I read the book 40 years ago, stealthily borrowing it from my parent's bookshelf. As a teen I found it confusing. Forty years later I found it spellbinding. Jong's work is lightning in a bottle that has lasted 40 years, and will likely last at least 40 more.
I found that it's certainly dated in parts---all the kvetching about psychoanalysis and psychoanalysts---but the central issues are timeless: individual desire vs societal pressures, the raw impulses of the body vs the demands of the socially conditioned mind/heart, the still-all-too-common cultural hypocrisies around sexuality and gender, the endless ups and downs of the habitual monkey mind exacerbated by an advertising-driven consumerist society, etc. And Jong is a masterful stylist---her prose is a pleasure to read, even the few dated or melodramtic/narcissistic parts.

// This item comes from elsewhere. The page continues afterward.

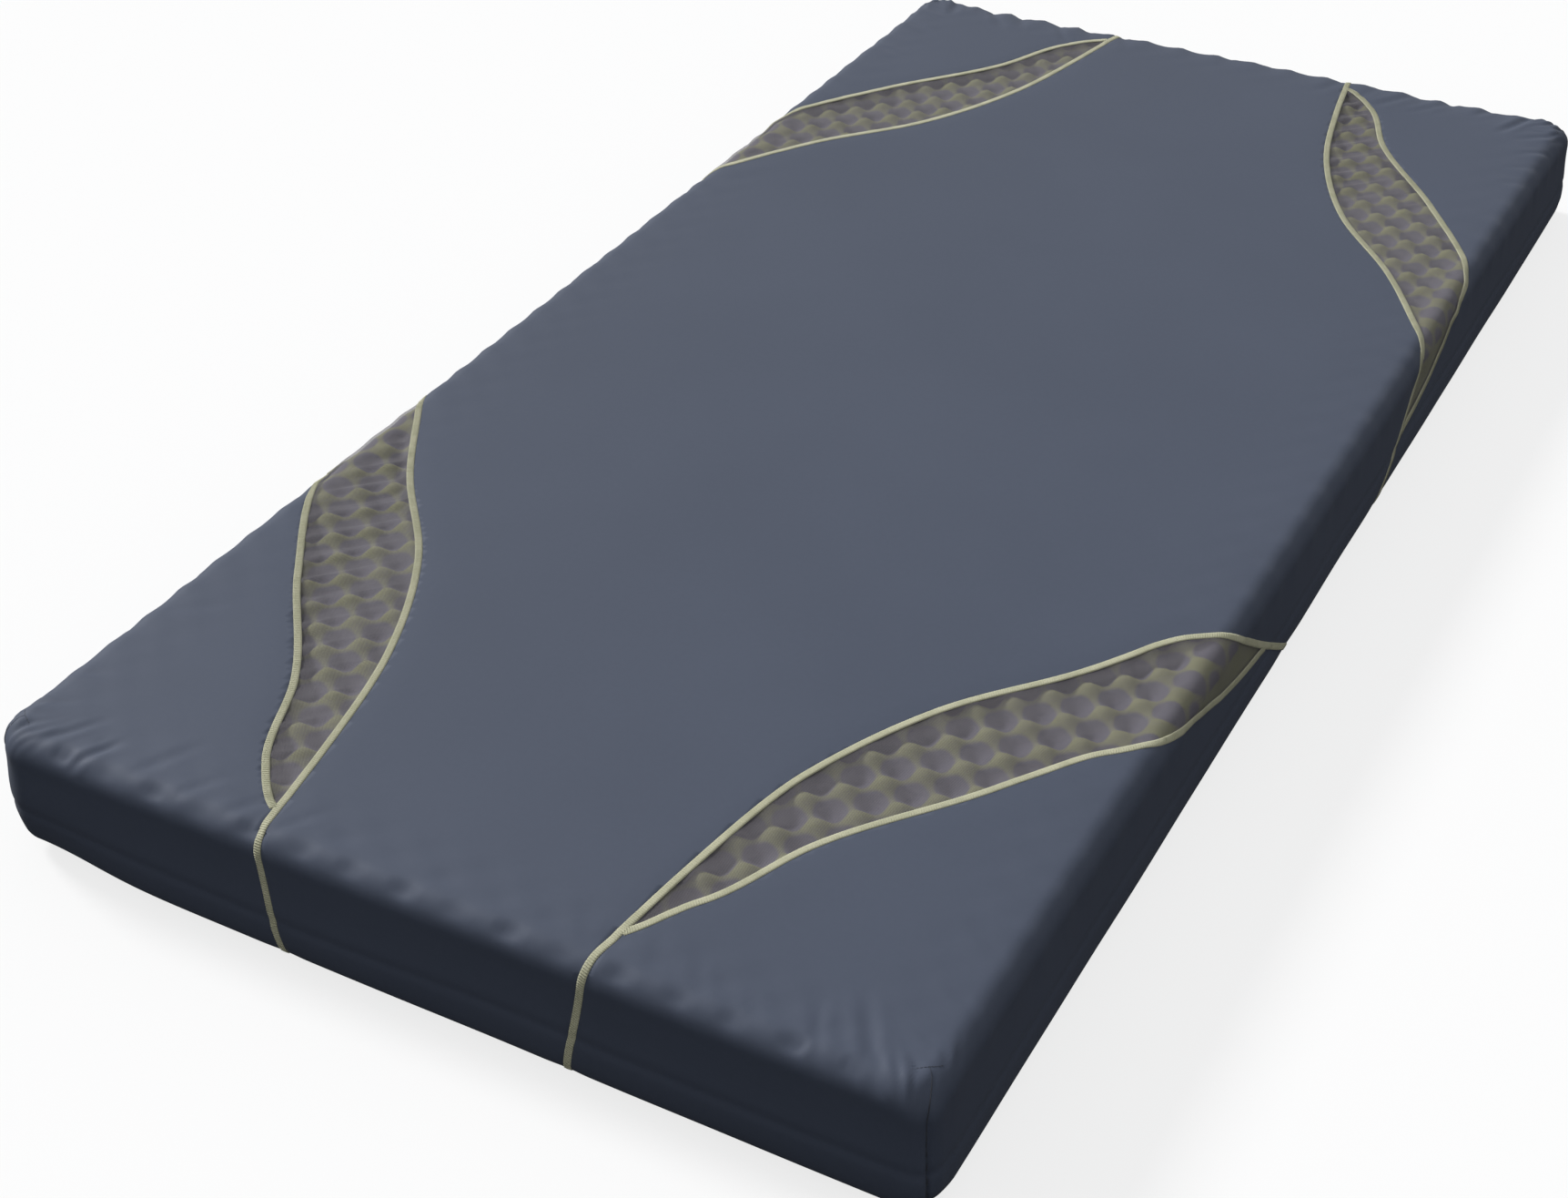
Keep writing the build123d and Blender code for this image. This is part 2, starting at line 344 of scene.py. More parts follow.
def head_run(height):
    """The chart's q at a height on the head face."""
    return CORE_Y + run_at(height)


# The long and the short seam of one quarter on the chart, from the end face round to the side face.
LONG_SEAM = [
    (0.1405, head_run(0.012)),
    (0.1560, head_run(0.090)),
    (0.1610, CORE_Y + MID_EDGE),
    (0.1660, 0.915),
    (0.1800, 0.830),
    (0.2130, 0.690),
    (0.2760, 0.555),
    (0.3660, 0.442),
    (CORE_X + MID_EDGE, 0.303),
    (side_run(0.066), 0.225),
    (side_run(0.000), 0.125),
]
SHORT_SEAM = [
    (0.1400, 0.925),
    (0.1700, 0.912),
    (0.2130, 0.868),
    (0.2620, 0.765),
    (0.3630, 0.628),
    (CORE_X + MID_EDGE, 0.475),
    (side_run(0.103), 0.404),
    (side_run(0.080), 0.330),
    (side_run(0.060), 0.217),
    (side_run(0.052), 0.150),
]

# The raster of distances to a seam: its step, where it starts, and how far it goes past the base seam.
RASTER = 4 * MM
RASTER_START = -0.02
RASTER_MARGIN = 0.03
RASTER_BATCH = 4000

# The cloth at the foot's right leaf lies off its place by this much, between these distances across.
LAY_SHIFT = (14 * MM, 24 * MM)
LAY_STARTS = 0.135
LAY_RISE = 0.065
LAY_ENDS = 0.470
LAY_FALL = 0.080


def raster_of(line):
    """The signed distance to a seam, positive on the corner's side, on an even raster of one quarter."""
    x = np.arange(RASTER_START, CORE_X + BASE_SEAM_RUN + RASTER_MARGIN, RASTER)
    y = np.arange(RASTER_START, CORE_Y + BASE_SEAM_RUN + RASTER_MARGIN, RASTER)
    spots = np.stack(np.meshgrid(x, y, indexing="ij"), axis=-1).reshape(-1, 2)
    start = line[:-1]
    along = np.diff(line, axis=0)
    size = (along**2).sum(1)
    signed = np.empty(len(spots))
    for first in range(0, len(spots), RASTER_BATCH):
        gap = spots[first : first + RASTER_BATCH, None, :] - start[None]
        t = np.clip((gap * along).sum(2) / size, 0, 1)
        distance = np.linalg.norm(gap - t[..., None] * along, axis=2)
        near = distance.argmin(1)
        rows = np.arange(len(near))
        side = along[near, 0] * gap[rows, near, 1] - along[near, 1] * gap[rows, near, 0]
        signed[first : first + RASTER_BATCH] = distance[rows, near] * np.where(side >= 0, 1, -1)
    return signed.reshape(len(x), len(y))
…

Ultimately though, this book is an unwitting illustration of Buddhist philosophy---the last two pages are worth skipping to if you find the rest of the book unpalatable or unappealing. In a nutshell, Jong experiences a kind of enlightenment while soaking in the bathtub of her estranged husband's hotel room, waiting for him to arrive after having run off with another man for the previous couple of weeks and living precisely the kind of anything-goes, totally unfettered and hedonistic life she had always dreamed of and been so afraid of before, only to find that it's not all that either, but realizing it was necessary and beneficial for her to go through it anyway.
I loved Philip Roth's "Portnoy's Complaint" but have to say that "Fear of Flying" has more depth and universality, in addition to being equal or better in terms of reading pleasure.